Preschool micronutrient supplementation effects on intellectual and motor function in school-aged nepalese children

Document Type

Journal Article

Publication Date



Archives of Pediatrics and Adolescent Medicine








Objective: To examine intellectual and motor functioning of children who received micronutrient supplementation from 12 to 35 months of age. Design: Cohort follow-up of children 7 to 9 years of age who participated in a 2 × 2 factorial, placebo-controlled, randomized trial from October 2001 throughJanuary 2006. Setting: Rural Nepal. Participants: A total of 734 children 12 to 35 months of age at supplementation and 7 to 9 years of age at testing. Interventions: Children received iron plus folic acid (12.5 mg of iron and 50 μg of folic acid); zinc (10 mg); iron plus folic acid and zinc; or placebo. Main Outcome Measures: Intellectual, motor, and executive function.
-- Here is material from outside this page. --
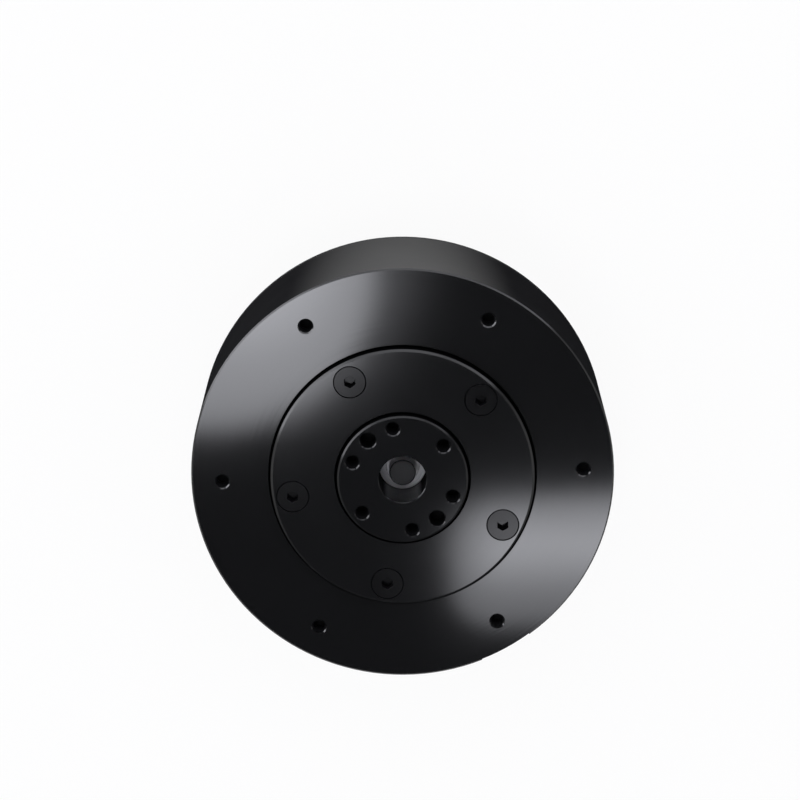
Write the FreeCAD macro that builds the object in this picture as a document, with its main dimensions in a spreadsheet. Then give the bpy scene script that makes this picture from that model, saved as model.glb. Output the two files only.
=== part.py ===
import FreeCAD, Part
import Sketcher
import math
import os
import re

# Robot joint actuator: a round can 39.5 mm tall that holds an outer-rotor motor and a 6:1
# planetary reduction.  +Z is the output axis, and the origin is at the middle of the rear face.
# All lengths are in millimetres and all angles in degrees.

SIZES = [
    # name, value, what it is
    ("case_radius", 39.8, "outside of the can"),
    ("case_length", 30.0, "front ring face to the rear edge of the can"),
    ("cover_rise", 6.7, "rear cover, behind the can"),
    ("front_thickness", 6.0, "front wall of the can"),
    ("case_wall", 4.8, "side wall of the can"),
    ("case_chamfer", 0.3, "front edge of the can"),
    ("rear_chamfer", 0.2, "rear edges of the can and of the back plate"),
    ("mount_inset", 5.8, "mounting holes, in from the outside of the can"),
    ("mount_holes", 6, "count"),
    ("mount_depth", 4.0, "depth of the mounting threads"),
    ("tap_radius", 1.25, "tapping hole of an M3 thread"),
    ("tap_chamfer", 0.25, "mouth of a tapped hole"),
    ("thread_radius", 1.5, "M3 thread, outside"),
    ("thread_end", 0.4, "thread past the end of its screw"),
    ("seat_depth", 2.8, "depth of that bore"),
    ("over", 1.0, "how far a cut runs past the face that it opens"),
    ("seat_play", 0.05, "small gap behind what stands in a seat"),
    ("fit", 0.02, "radial clearance of a seated piece"),
    ("gear_rim", 2.34, "ring gear, from the roots of its teeth to its outside"),
    ("sleeve_wall", 2.6, "sleeve that holds the ring gear and carries the stator"),
    ("lip_overlap", 1.1, "lip under the output bearing, in from the bearing's outside"),
    ("lip_gap", 0.2, "lip to the planets"),
    # wire channel in the side wall
    ("channel_angle", -62, "direction of the wire channel about the axis"),
    ("relief_depth", 0.25, "how far its strip lies below the side wall"),
    ("relief_span", 15, "angle that the strip spans"),
    ("channel_cover_span", 11.5, "angle that the seat of the channel's cover spans"),
    ("channel_cover_play", 0.1, "angle that the cover is narrower"),
    ("channel_span", 9.5, "angle that the channel spans"),
    ("channel_back", 1.5, "wall between the channel and the inside of the can"),
    ("channel_rise", 1.6, "end of the channel, into the front wall"),
    ("channel_cover_wall", 1.0, "thickness of the strip that closes it"),
    ("lead_radius", 0.75, "phase lead over its insulation"),
    ("lead_pitch", 2.1, "spacing of the leads"),
    ("lead_bend", 1.0, "bend radius of the leads"),
    ("lead_room", 0.3, "leads to the sides of their slots"),
    ("lead_landing", 5.2, "where a lead meets the board, from the end of the board's tab"),
    ("lead_window", 2.4, "length of the leads' window in the back plate"),
    # gearbox cover
    ("disc_rise", 1.7, "its face above the ring face"),
    ("disc_gap", 0.13, "radial gap round the gearbox cover"),
    ("seat_land", 4.0, "edge of the cover's seat, out from the cover screws"),
    ("screw_land", 2.5, "cover screws, out from the output bearing"),
    ("flange_gap", 0.25, "radial gap round the output flange"),
    ("disc_web", 2.2, "web in front of the output bearing"),
    ("disc_relief", 0.5, "relief over the bearing's inner ring"),
    ("disc_chamfer", 0.5, "front edge of the gearbox cover"),
    ("fine_chamfer", 0.2, "small edge break"),
    ("cover_screws", 5, "count"),
    ("cover_angle", 44, "direction of the first cover screw"),
    ("head_radius", 3.0, "countersunk M3 head"),
    ("head_sink", 0.05, "head below the face"),
    ("head_rim", 0.2, "straight rim of a countersunk head"),
    ("head_gap", 0.12, "radial gap round a countersunk head"),
    ("shank_clearance", 0.2, "radial clearance of a screw's through hole"),
    ("screw_length", 8.0, "cover screw over all"),
    ("hex_flats", 2.0, "across the flats of the hexagon socket"),
    ("hex_depth", 1.2, "depth of the hexagon socket"),
    # output flange, and its bearing of 25 x 37 x 7
    ("flange_rise", 2.8, "output face above the ring face"),
    ("flange_radius", 12.4, "visible output flange"),
    ("flange_step", 0.1, "step from the flange to the bearing's journal"),
    ("flange_chamfer", 0.45, "its front edge"),
    ("output_circle", 10.0, "radius of the output holes"),
    ("output_holes", 6, "count"),
    ("output_angle", 38.5, "direction of the first output hole"),
    ("output_depth", 6.0, "depth of the output threads"),
    ("dowel_holes", 2, "count"),
    ("dowel_radius", 1.5, "dowel hole"),
    ("dowel_chamfer", 0.2, "its mouth"),
    ("dowel_angle", 128.5, "direction of the first dowel hole"),
    ("dowel_depth", 5.0, "depth"),
    ("pilot_radius", 4.5, "pilot bore, which also seats the nose bearing"),
    ("pilot_chamfer", 0.12, "its mouth"),
    ("bearing_section", 6.0, "output bearing, from its bore to its outside"),
    ("bearing_width", 7.0, "output bearing"),
    ("race_wall", 1.6, "thickness of each of its rings"),
    ("race_step", 0.2, "shoulder, in from the edge of a bearing ring"),
    ("race_chamfer", 0.3, "edge of a bearing ring, as a share of its thickness"),
    ("ball_radius", 1.75, "its balls"),
    ("ball_count", 12, "count"),
    ("ball_play", 0.1, "ball to the groove it runs in"),
    ("shoulder_height", 0.4, "shoulder that keeps a bearing ring off the plate"),
    ("plate_gap", 0.5, "front plate to the lip"),
    ("plate_thickness", 3.0, "front plate of the carrier"),
    ("nose_lift", 1.5, "nose bearing's seat, in front of the plate's rear face"),
    ("nose_width", 3.0, "nose bearing 5 x 9 x 3: width"),
    ("nose_wall", 0.6, "thickness of each of its rings"),
    ("nose_ball", 0.45, "its balls"),
    ("nose_balls", 6, "count"),
    ("shield_drop", 0.1, "shield below the nose bearing's face"),
    ("shield_thickness", 0.2, "shield"),
    ("shield_gap", 0.1, "shield to the inner ring"),
    ("nose_relief", 3.9, "radius of the bore behind the nose bearing"),
    # planetary gears
    ("module", 0.6, "size of the teeth"),
    ("pressure_angle", 20, "of the teeth"),
    ("addendum", 0.8, "tooth tip, as a share of the module"),
    ("dedendum", 1.1, "tooth root, as a share of the module"),
    ("backlash", 0.08, "play between two flanks at the pitch line"),
    ("sun_teeth", 12, "count"),
    ("planet_teeth", 24, "count"),
    ("ring_teeth", 60, "count"),
    ("planets", 3, "count"),
    ("planet_gap", 0.3, "planet to the front plate"),
    ("rear_gap", 0.4, "planet to the rear plate"),
    ("rear_plate", 4.0, "thickness of the carrier's rear plate"),
    ("hub_gap", 0.5, "rear plate to the rotor hub"),
    ("pin_radius", 2.0, "planet pin"),
    ("pin_play", 0.05, "radial play of the bush on its pin"),
    ("bush_radius", 3.2, "outside of the bush"),
    ("pin_seat", 2.6, "how deep a pin stands in the rear plate"),
    ("pin_skin", 0.3, "metal left in front of a pin's hole"),
    ("post_offset", 1.6, "carrier's posts, out from the ring of planet pins"),
    ("post_radius", 2.4, "post"),
    ("sun_gap", 0.52, "rear plate's bore round the tips of the sun"),
    ("journal_land", 2.2, "rear journal, out from the pins"),
    ("carrier_section", 3.5, "rear bearing of 30 x 37 x 4, from its bore to its outside"),
    ("carrier_width", 4.0, "its width"),
    ("carrier_wall", 1.0, "thickness of each of its rings"),
    ("carrier_ball", 0.7, "its balls"),
    ("carrier_balls", 12, "count"),
    ("journal_inset", 0.2, "rear plate, in front of the rear bearing's end"),
    ("m2_radius", 1.0, "M2 thread, outside"),
    ("m2_head", 1.9, "M2 head"),
    ("m2_rim", 0.1, "straight rim of an M2 head"),
    ("m2_socket", 1.3, "across the flats of the M2 socket"),
    ("m2_socket_depth", 0.7, "depth of the M2 socket"),
    ("m2_clearance", 0.15, "radial clearance of an M2 through hole"),
    ("carrier_screw_length", 6.0, "over all"),
    # rotor
    ("rotor_wall", 1.8, "thickness of the rotor ring"),
    ("rotor_play", 0.7, "rotor to the side wall"),
    ("rotor_gap", 0.6, "rotor to the back plate"),
    ("rotor_headroom", 1.1, "rotor to the front wall"),
    ("web_thickness", 1.8, "rotor hub's web"),
    ("web_holes", 6, "lightening holes"),
    ("web_hole_radius", 4.2, "lightening hole"),
    ("boss_gap", 0.7, "raised middle of the web, out from the bearing boss"),
    ("dish_gap", 0.3, "the same, above it"),
    ("dish_chamfer", 0.6, "its edge"),
    ("magnet_count", 28, "count"),
    ("magnet_thickness", 1.95, "radial thickness"),
    ("magnet_gap", 0.5, "between two magnets"),
    ("magnet_margin", 1.0, "magnets past each end of the stack"),
    ("air_gap", 0.5, "stator to the magnets"),
    ("shaft_radius", 2.5, "front of the sun shaft"),
    ("shaft_drop", 2.0, "shaft end below the ring face"),
    ("teeth_run", 3.0, "sun's teeth, behind the planets"),
    ("hub_bore", 3.0, "rear of the sun shaft"),
    ("rotor_journal", 5.0, "rotor bearing 10 x 15 x 4: bore radius"),
    ("rotor_seat", 7.5, "its outside radius"),
    ("rotor_width", 4.0, "its width"),
    ("rotor_race", 0.75, "thickness of each of its rings"),
    ("rotor_ball", 0.5, "its balls"),
    ("rotor_balls", 7, "count"),
    ("boss_wall", 1.8, "boss round the rotor bearing"),
    ("sense_magnet_length", 2.0, "encoder magnet"),
    ("tail_inset", 0.7, "hub's tail, in from the bearing's rear face"),
    # stator
    ("slots", 24, "count"),
    ("yoke_depth", 2.0, "stack behind its slots"),
    ("tooth_width", 3.0, "stator tooth"),
    ("shoe_depth", 1.7, "root of the tooth's shoe, in from the stator's outside"),
    ("shoe_edge", 1.0, "thickness of the shoe's edge"),
    ("slot_opening", 1.4, "between two shoes"),
    ("coil_gap", 0.2, "coil to its tooth"),
    ("coil_wall", 1.2, "thickness of a coil"),
    ("coil_corner", 1.44, "corners of a coil"),
    ("coil_headroom", 0.6, "coils to the front wall"),
    ("coil_tail", 1.3, "coils to the rotor's web"),
    # back plate and driver board
    ("flange_edge", 1.2, "rim of the back plate"),
    ("plate_floor", 2.5, "back plate over all"),
    ("spigot_gap", 0.05, "back plate's spigot in the can"),
    ("lip_height", 0.3, "lip under the rotor bearing"),
    ("lip_width", 1.0, "the same, across"),
    ("rim_screws", 6, "count"),
    ("rim_angle", 28, "direction of the first one"),
    ("rim_screw_length", 5.0, "over all"),
    ("board_thickness", 1.0, "driver board"),
    ("board_gap", 0.9, "board to the posts of the rear cover"),
    ("tab_inset", 2.3, "end of the board's tab, in from the rear cover's outside"),
    ("tab_gap", 1.0, "tab to the sides of the window"),
    ("board_screw_inset", 2.9, "board screws, in from its edge"),
    ("board_standoff", 0.4, "board to the back plate"),
    ("board_screw_length", 2.6, "over all"),
    ("standoff_radius", 2.6, "standoff"),
    ("standoff_depth", 2.0, "depth of its thread"),
    ("chip_height", 0.9, "switches and chips"),
    ("switch_width", 5.0, "power switch"),
    ("switch_length", 6.0, "power switch"),
    ("switch_pitch", 6.4, "from one power switch to the next in a row"),
    ("switch_gap", 1.0, "between the two rows"),
    ("switch_row", -20.0, "where the first row of switches lies"),
    ("chip_width", 7.0, "control chip"),
    ("sense_width", 3.0, "encoder chip"),
    ("can_radius", 2.6, "bus capacitor"),
    ("can_height", 3.2, "bus capacitor"),
    ("can_row", 15.1, "where the row of capacitors lies"),
    ("can_pitch", 6.0, "between two capacitors"),
    # connectors, in a row across the board's tab
    ("socket_length", 7.0, "data socket, front to back"),
    ("socket_height", 3.9, "data socket"),
    ("socket_reach", 0.2, "data sockets, past the board's tab"),
    ("data_width_a", 8.2, "four-way data socket"),
    ("data_width_b", 7.0, "three-way data socket"),
    ("power_width", 10.2, "power socket"),
    ("power_height", 5.2, "power socket"),
    ("power_length", 9.0, "power socket, front to back"),
    ("power_reach", 1.4, "it, past the board's tab"),
    ("socket_wall", 0.6, "walls of the sockets"),
    ("socket_back", 1.5, "back wall of the sockets"),
    ("notch_gap", 0.1, "power socket to the board"),
    ("socket_space", 0.8, "between two sockets"),
    ("power_pin", 1.0, "power pin, radius"),
    ("power_pitch", 5.0, "between the power pins"),
    ("power_recess", 1.0, "power pin, in from the socket's mouth"),
    ("data_pin", 0.5, "data pin, across"),
    # rear cover
    ("cover_inset", 4.3, "rear cover, in from the outside of the can"),
    ("cover_wall", 1.5, "its side wall"),
    ("cover_floor", 1.2, "its floor"),
    ("cover_chamfer", 0.8, "its rear edge"),
    ("window_width", 30.0, "opening for the sockets"),
    ("cover_posts", 4, "count"),
    ("cover_post_angle", 45, "direction of the first one, from the channel"),
    ("cover_post_radius", 2.7, "post"),
    ("post_overlap", 0.1, "post into the cover's side wall"),
    ("cover_screw_length", 8.0, "over all"),
]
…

Results: In both the unadjusted and adjusted analyses, iron plus folic acid supplementation had no effect overall or on any individual outcome measures being tested. In the unadjusted analysis, zinc supplementation had an overall effect, although none of the individual test score differences were significant. In the adjusted analysis, the overall difference was not significant. Conclusion: In rural Nepal, we found that iron plus folic acid or zinc supplementation during the preschool years had no effect on aspects of intellectual, executive, and motor function at 7 to 9 years of age, suggesting no long-term developmental benefit of iron or zinc supplementation during 12 to 35 months of age. © 2012 American Medical Association.